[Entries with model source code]
****************************************

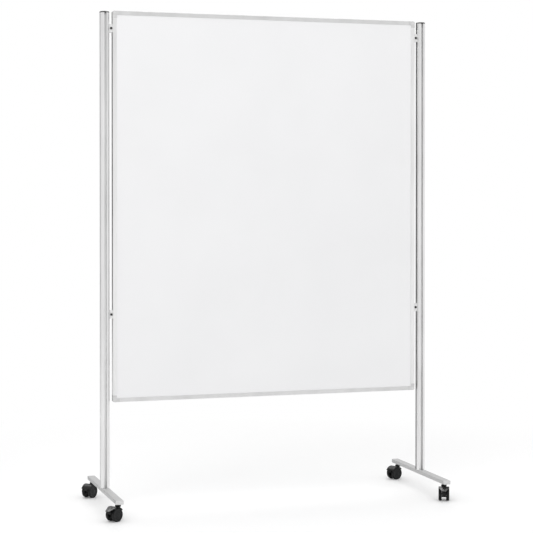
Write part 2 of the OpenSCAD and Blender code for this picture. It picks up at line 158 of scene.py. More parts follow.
def rounded_ends(length, radius, steps):
    """Stations along a length, as their places and insets, on a quarter circle at each
    end: place = radius (1 - cos a) and inset = radius (1 - sin a)."""
    a = np.linspace(0, np.pi / 2, steps + 1)
    place, draw = radius * (1 - np.cos(a)), radius * (1 - np.sin(a))
    return np.concatenate([place, length - place[::-1]]), np.concatenate([draw, draw[::-1]])


def prism(loops, origin, across, up, length, edge=0.3 * MM, steps=3):
    """An outline, with any holes after it, carried along across x up from origin:
    point = origin + x across + y up + z (across x up), for each outline point (x, y).
    The walls are strips between stations; a flat face closes each end."""
    across, up = np.asarray(across, float), np.asarray(up, float)
    along = np.cross(across, up)
    place, draw = rounded_ends(length, edge, steps)
    points, faces, maps, ends, start = [], [], [], {0: [], -1: []}, 0
    for k, loop in enumerate(loops):
        rings = np.stack([inset(loop, d if k == 0 else -d) for d in draw])
        xyz = (origin + rings[..., :1] * across + rings[..., 1:] * up
               + place[:, None, None] * along)
        quads = grid_faces(len(place), len(loop)) + start
        if k:
            quads = quads[:, ::-1]
        girth = np.linalg.norm(np.roll(loop, -1, axis=0) - loop, axis=1).cumsum()
        u = np.broadcast_to(girth, rings.shape[:2])
        v = np.broadcast_to(place[:, None], rings.shape[:2])
        maps.append(np.stack([u, v], axis=-1).reshape(-1, 2))
        points.append(xyz.reshape(-1, 3))
        faces += quads.tolist()
        ends[0].append((rings[0], start))
        ends[-1].append((rings[-1], start + (len(place) - 1) * len(loop)))
        start += len(place) * len(loop)
    for end, rims in ends.items():
        spots = np.concatenate([rim for rim, _ in rims])
        ids = np.concatenate([first + np.arange(len(rim)) for rim, first in rims])
        cap = np.array(tessellate_polygon([[Vector((x, y, 0)) for x, y in rim]
                                           for rim, _ in rims]))
        a, b, c = (spots[cap[:, i]] for i in range(3))
        (x1, y1), (x2, y2) = (b - a).T, (c - a).T
        area = x1 * y2 - y1 * x2
        wrong = area > 0 if end == 0 else area < 0  # the first end faces back, the last ahead
        cap[wrong] = cap[wrong][:, ::-1]
        faces += ids[cap].tolist()
    return np.concatenate(points), faces, np.concatenate(maps)


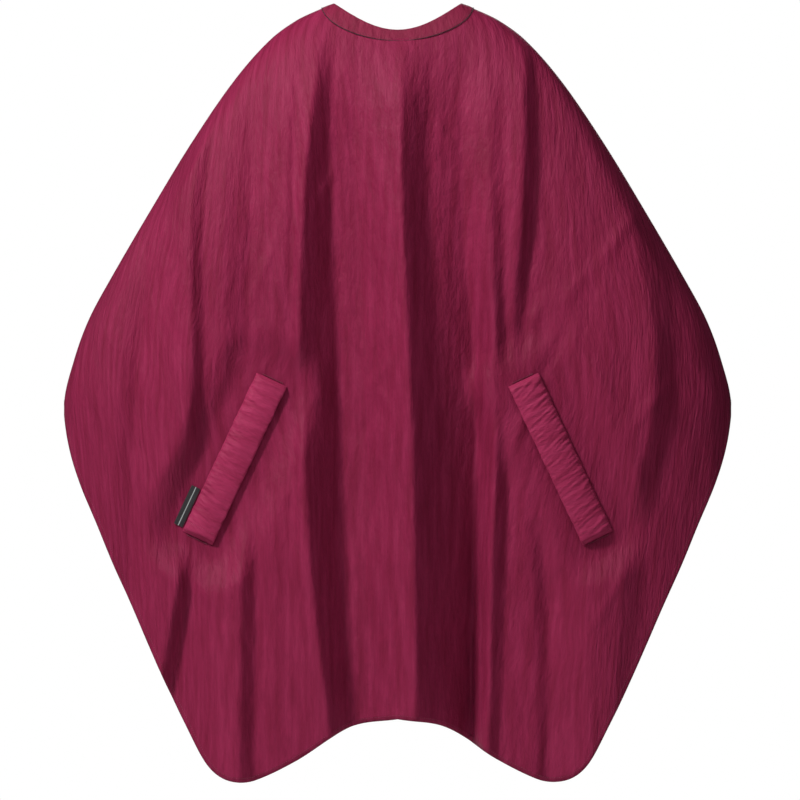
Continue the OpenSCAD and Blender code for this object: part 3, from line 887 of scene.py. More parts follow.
@dataclass(frozen=True)
class RibFinish:
    """Woven ribs: elastic, or a woven satin label with a plain pale line along it."""

    name: str
    dark: Colour
    light: Colour
    across: float
    along: float
    line: Optional[Colour] = None

    def make(self) -> bpy.types.Material:
        """Builds the material.

        Returns:
            The material.
        """
        n = Nodes(self.name)
        where = n.coordinates(True, (self.across, self.along, 1))
        rib = n.add("ShaderNodeTexWave", wave_type="BANDS", bands_direction="Y")
        rib.inputs["Scale"].default_value = 1
        n.link(where, rib.inputs["Vector"])
        colour = n.ramp(rib.outputs["Fac"], [(0.15, self.dark), (0.85, self.light)])
        if self.line is not None:
            stripe = n.add("ShaderNodeTexWave", wave_type="BANDS", bands_direction="X")
            stripe.inputs["Scale"].default_value = 1
            stripe.inputs["Phase Offset"].default_value = math.pi
            n.link(n.coordinates(True, (22, 22, 1)), stripe.inputs["Vector"])
            blend = n.add("ShaderNodeMix", data_type="RGBA")
            n.link(n.span(stripe.outputs["Fac"], 0, 1, 0.975, 0.985), blend.inputs["Factor"])
            n.link(colour, blend.inputs[6])
            blend.inputs[7].default_value = (*self.line, 1)
            colour = blend.outputs[2]
        n.link(colour, n.shader.inputs["Base Color"])
        n.link(n.span(rib.outputs["Fac"], 0.55, 0.40, 0, 1), n.shader.inputs["Roughness"])
        n.shader.inputs["Sheen Weight"].default_value = 0.1
        n.bump([(rib.outputs["Fac"], 0.0002)])
        return n.material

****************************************

[Aim]
Emit the records above again, exactly, with no line skipped.

[Answer for the task]
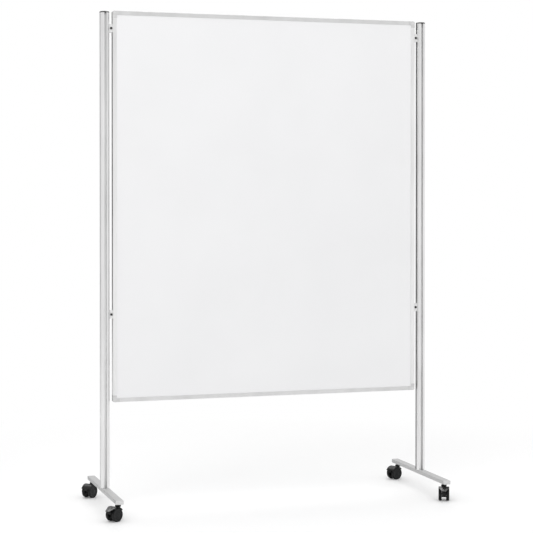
Write part 2 of the OpenSCAD and Blender code for this picture. It picks up at line 158 of scene.py. More parts follow.
def rounded_ends(length, radius, steps):
    """Stations along a length, as their places and insets, on a quarter circle at each
    end: place = radius (1 - cos a) and inset = radius (1 - sin a)."""
    a = np.linspace(0, np.pi / 2, steps + 1)
    place, draw = radius * (1 - np.cos(a)), radius * (1 - np.sin(a))
    return np.concatenate([place, length - place[::-1]]), np.concatenate([draw, draw[::-1]])


def prism(loops, origin, across, up, length, edge=0.3 * MM, steps=3):
    """An outline, with any holes after it, carried along across x up from origin:
    point = origin + x across + y up + z (across x up), for each outline point (x, y).
    The walls are strips between stations; a flat face closes each end."""
    across, up = np.asarray(across, float), np.asarray(up, float)
    along = np.cross(across, up)
    place, draw = rounded_ends(length, edge, steps)
    points, faces, maps, ends, start = [], [], [], {0: [], -1: []}, 0
    for k, loop in enumerate(loops):
        rings = np.stack([inset(loop, d if k == 0 else -d) for d in draw])
        xyz = (origin + rings[..., :1] * across + rings[..., 1:] * up
               + place[:, None, None] * along)
        quads = grid_faces(len(place), len(loop)) + start
        if k:
            quads = quads[:, ::-1]
        girth = np.linalg.norm(np.roll(loop, -1, axis=0) - loop, axis=1).cumsum()
        u = np.broadcast_to(girth, rings.shape[:2])
        v = np.broadcast_to(place[:, None], rings.shape[:2])
        maps.append(np.stack([u, v], axis=-1).reshape(-1, 2))
        points.append(xyz.reshape(-1, 3))
        faces += quads.tolist()
        ends[0].append((rings[0], start))
        ends[-1].append((rings[-1], start + (len(place) - 1) * len(loop)))
        start += len(place) * len(loop)
    for end, rims in ends.items():
        spots = np.concatenate([rim for rim, _ in rims])
        ids = np.concatenate([first + np.arange(len(rim)) for rim, first in rims])
        cap = np.array(tessellate_polygon([[Vector((x, y, 0)) for x, y in rim]
                                           for rim, _ in rims]))
        a, b, c = (spots[cap[:, i]] for i in range(3))
        (x1, y1), (x2, y2) = (b - a).T, (c - a).T
        area = x1 * y2 - y1 * x2
        wrong = area > 0 if end == 0 else area < 0  # the first end faces back, the last ahead
        cap[wrong] = cap[wrong][:, ::-1]
        faces += ids[cap].tolist()
    return np.concatenate(points), faces, np.concatenate(maps)


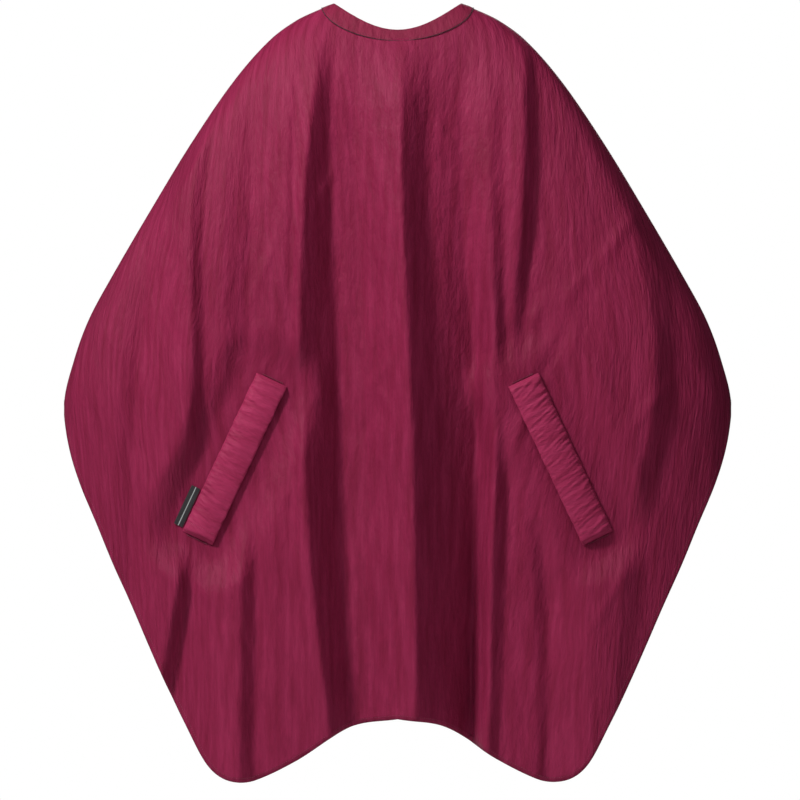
Continue the OpenSCAD and Blender code for this object: part 3, from line 887 of scene.py. More parts follow.
@dataclass(frozen=True)
class RibFinish:
    """Woven ribs: elastic, or a woven satin label with a plain pale line along it."""

    name: str
    dark: Colour
    light: Colour
    across: float
    along: float
    line: Optional[Colour] = None

    def make(self) -> bpy.types.Material:
        """Builds the material.

        Returns:
            The material.
        """
        n = Nodes(self.name)
        where = n.coordinates(True, (self.across, self.along, 1))
        rib = n.add("ShaderNodeTexWave", wave_type="BANDS", bands_direction="Y")
        rib.inputs["Scale"].default_value = 1
        n.link(where, rib.inputs["Vector"])
        colour = n.ramp(rib.outputs["Fac"], [(0.15, self.dark), (0.85, self.light)])
        if self.line is not None:
            stripe = n.add("ShaderNodeTexWave", wave_type="BANDS", bands_direction="X")
            stripe.inputs["Scale"].default_value = 1
            stripe.inputs["Phase Offset"].default_value = math.pi
            n.link(n.coordinates(True, (22, 22, 1)), stripe.inputs["Vector"])
            blend = n.add("ShaderNodeMix", data_type="RGBA")
            n.link(n.span(stripe.outputs["Fac"], 0, 1, 0.975, 0.985), blend.inputs["Factor"])
            n.link(colour, blend.inputs[6])
            blend.inputs[7].default_value = (*self.line, 1)
            colour = blend.outputs[2]
        n.link(colour, n.shader.inputs["Base Color"])
        n.link(n.span(rib.outputs["Fac"], 0.55, 0.40, 0, 1), n.shader.inputs["Roughness"])
        n.shader.inputs["Sheen Weight"].default_value = 0.1
        n.bump([(rib.outputs["Fac"], 0.0002)])
        return n.material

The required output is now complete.